◆ **Your goal**: Can you reproduce the data beneath, keeping every line exact?

======== Recorded information ========

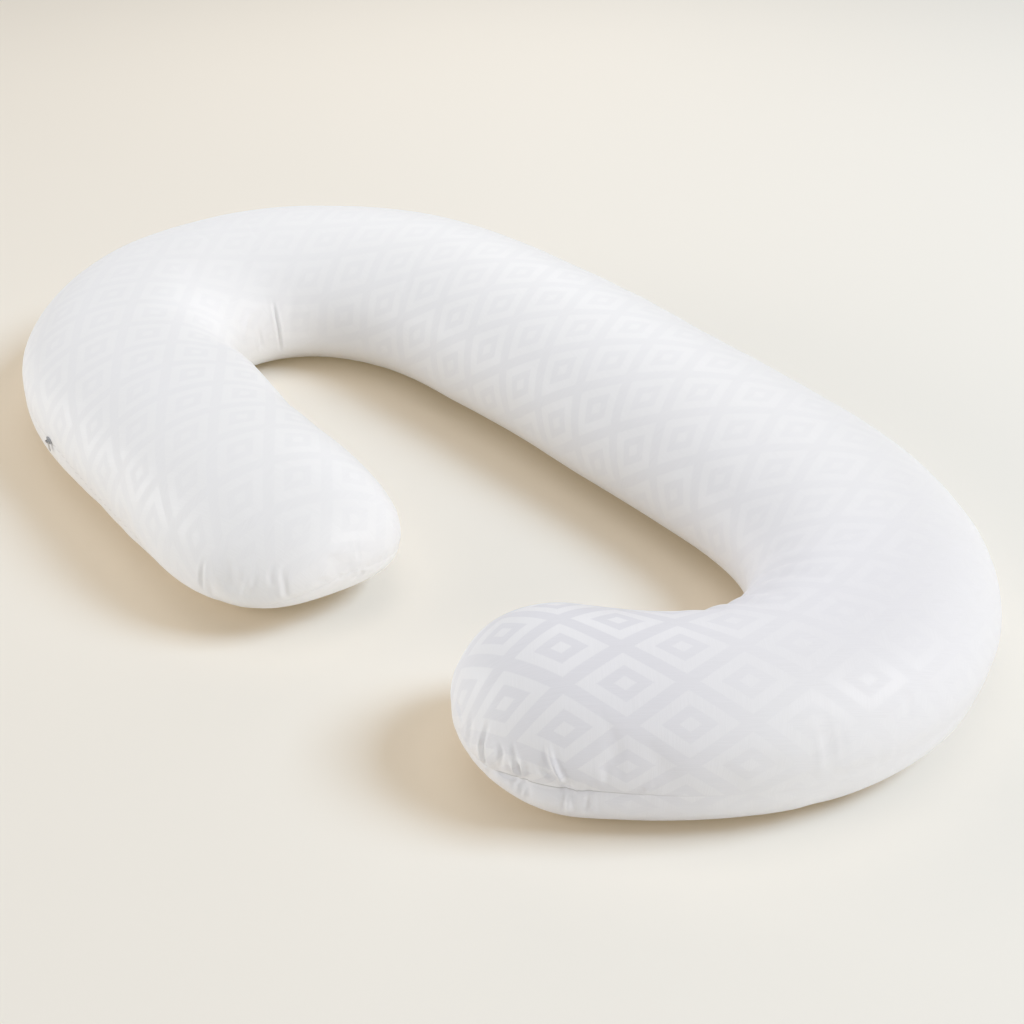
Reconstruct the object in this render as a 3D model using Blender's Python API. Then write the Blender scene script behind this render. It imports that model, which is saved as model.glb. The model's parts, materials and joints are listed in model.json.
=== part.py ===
"""Curled body pillow: one long stuffed cushion bent into a C, with the slider and pull of the zip in its side seam.

Frame: metres, +Z up. The pillow lies on Z = 0, centred on the Z axis. Its long back runs along X on the +Y side.
The far arm turns forward at -X and the near arm at +X, and their blunt ends face each other on the -Y side.

The cushion is a swept form. A middle line, seen from above, turns through two bends. Rings stand across it, each a
crowned top panel and a fuller bottom panel that meet in the side seam. A place along the middle line is a share from
0, the far arm's end, to 1, the near arm's. A place round a ring is an angle: 0 at the outer seam, 90 at the crown,
180 at the inner seam and 270 underneath.
"""
import bpy
import bmesh
import numpy as np
from math import radians, pi
from mathutils import Matrix, Vector
from mathutils.bvhtree import BVHTree

# ---------------------------------------------------------------- driving dimensions: the cushion
MIDDLE_LENGTH = 2.280          # along the middle line, from end to end
BACK_HEADING = 10.0            # degrees by which the line's midpoint heads away from +X, so the back lies along X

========

◆ **Expected answer**:
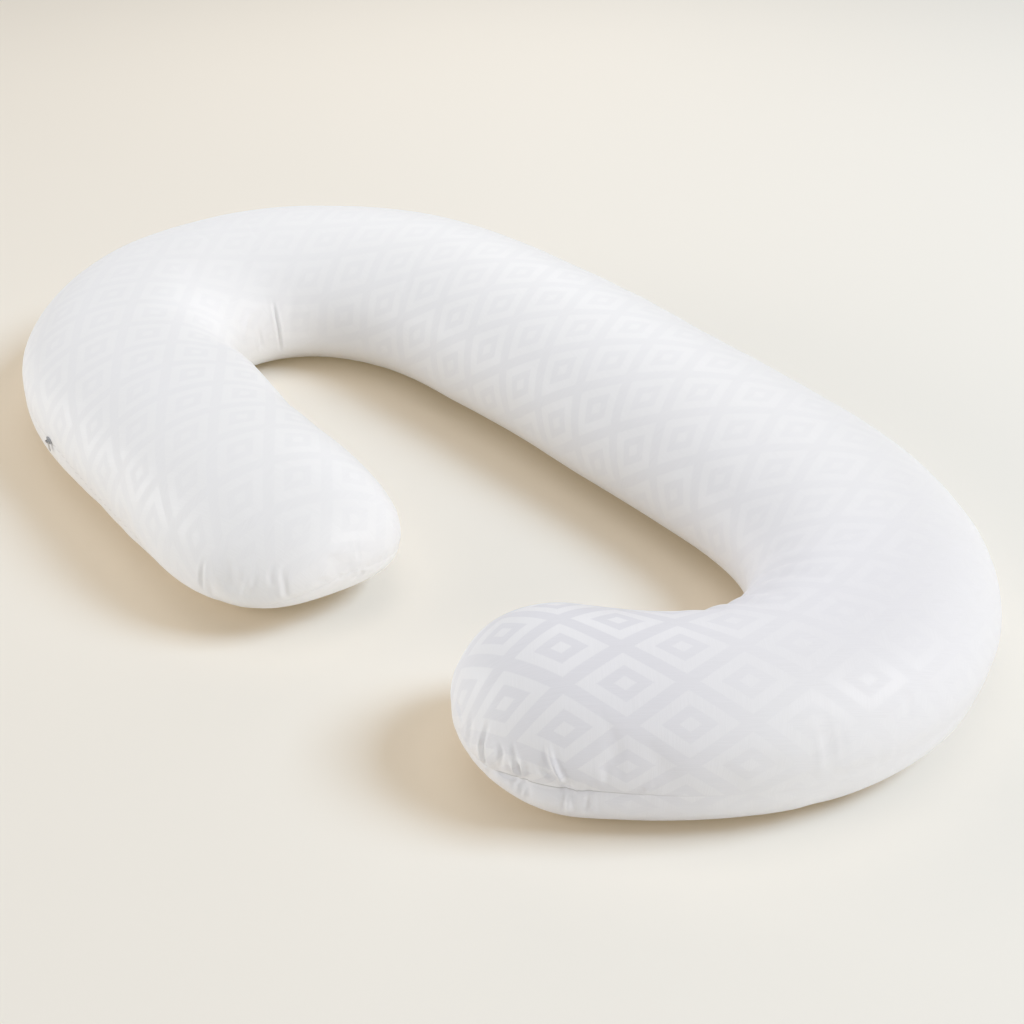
Reconstruct the object in this render as a 3D model using Blender's Python API. Then write the Blender scene script behind this render. It imports that model, which is saved as model.glb. The model's parts, materials and joints are listed in model.json.
=== part.py ===
"""Curled body pillow: one long stuffed cushion bent into a C, with the slider and pull of the zip in its side seam.

Frame: metres, +Z up. The pillow lies on Z = 0, centred on the Z axis. Its long back runs along X on the +Y side.
The far arm turns forward at -X and the near arm at +X, and their blunt ends face each other on the -Y side.

The cushion is a swept form. A middle line, seen from above, turns through two bends. Rings stand across it, each a
crowned top panel and a fuller bottom panel that meet in the side seam. A place along the middle line is a share from
0, the far arm's end, to 1, the near arm's. A place round a ring is an angle: 0 at the outer seam, 90 at the crown,
180 at the inner seam and 270 underneath.
"""
import bpy
import bmesh
import numpy as np
from math import radians, pi
from mathutils import Matrix, Vector
from mathutils.bvhtree import BVHTree

# ---------------------------------------------------------------- driving dimensions: the cushion
MIDDLE_LENGTH = 2.280          # along the middle line, from end to end
BACK_HEADING = 10.0            # degrees by which the line's midpoint heads away from +X, so the back lies along X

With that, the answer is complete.